Records excerpted from a collection:
↓

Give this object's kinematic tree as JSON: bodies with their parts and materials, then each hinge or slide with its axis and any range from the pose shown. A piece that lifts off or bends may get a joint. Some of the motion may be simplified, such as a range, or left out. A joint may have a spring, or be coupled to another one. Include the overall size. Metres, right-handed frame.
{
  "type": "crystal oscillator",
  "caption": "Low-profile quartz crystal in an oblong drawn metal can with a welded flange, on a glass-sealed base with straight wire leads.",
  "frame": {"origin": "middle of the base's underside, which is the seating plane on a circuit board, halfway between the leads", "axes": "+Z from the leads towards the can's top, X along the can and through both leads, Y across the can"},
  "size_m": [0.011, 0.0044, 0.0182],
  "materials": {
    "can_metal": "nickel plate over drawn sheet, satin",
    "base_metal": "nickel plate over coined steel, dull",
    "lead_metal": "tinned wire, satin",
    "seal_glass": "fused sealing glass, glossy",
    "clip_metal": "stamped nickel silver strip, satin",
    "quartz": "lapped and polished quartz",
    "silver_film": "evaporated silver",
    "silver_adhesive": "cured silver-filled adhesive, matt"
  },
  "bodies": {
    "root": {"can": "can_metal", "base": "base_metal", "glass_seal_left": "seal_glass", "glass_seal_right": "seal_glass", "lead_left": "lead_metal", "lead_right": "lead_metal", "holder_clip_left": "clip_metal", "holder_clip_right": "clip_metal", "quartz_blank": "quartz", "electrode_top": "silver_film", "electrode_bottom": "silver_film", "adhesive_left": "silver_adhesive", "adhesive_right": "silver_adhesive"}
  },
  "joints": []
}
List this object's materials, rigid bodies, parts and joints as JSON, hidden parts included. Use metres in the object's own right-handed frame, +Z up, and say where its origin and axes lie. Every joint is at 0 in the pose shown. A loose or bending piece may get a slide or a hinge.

↑

**Goal**
Every line above needs to be retyped exactly.

**Correct answer**
Give this object's kinematic tree as JSON: bodies with their parts and materials, then each hinge or slide with its axis and any range from the pose shown. A piece that lifts off or bends may get a joint. Some of the motion may be simplified, such as a range, or left out. A joint may have a spring, or be coupled to another one. Include the overall size. Metres, right-handed frame.
{
  "type": "crystal oscillator",
  "caption": "Low-profile quartz crystal in an oblong drawn metal can with a welded flange, on a glass-sealed base with straight wire leads.",
  "frame": {"origin": "middle of the base's underside, which is the seating plane on a circuit board, halfway between the leads", "axes": "+Z from the leads towards the can's top, X along the can and through both leads, Y across the can"},
  "size_m": [0.011, 0.0044, 0.0182],
  "materials": {
    "can_metal": "nickel plate over drawn sheet, satin",
    "base_metal": "nickel plate over coined steel, dull",
    "lead_metal": "tinned wire, satin",
    "seal_glass": "fused sealing glass, glossy",
    "clip_metal": "stamped nickel silver strip, satin",
    "quartz": "lapped and polished quartz",
    "silver_film": "evaporated silver",
    "silver_adhesive": "cured silver-filled adhesive, matt"
  },
  "bodies": {
    "root": {"can": "can_metal", "base": "base_metal", "glass_seal_left": "seal_glass", "glass_seal_right": "seal_glass", "lead_left": "lead_metal", "lead_right": "lead_metal", "holder_clip_left": "clip_metal", "holder_clip_right": "clip_metal", "quartz_blank": "quartz", "electrode_top": "silver_film", "electrode_bottom": "silver_film", "adhesive_left": "silver_adhesive", "adhesive_right": "silver_adhesive"}
  },
  "joints": []
}
List this object's materials, rigid bodies, parts and joints as JSON, hidden parts included. Use metres in the object's own right-handed frame, +Z up, and say where its origin and axes lie. Every joint is at 0 in the pose shown. A loose or bending piece may get a slide or a hinge.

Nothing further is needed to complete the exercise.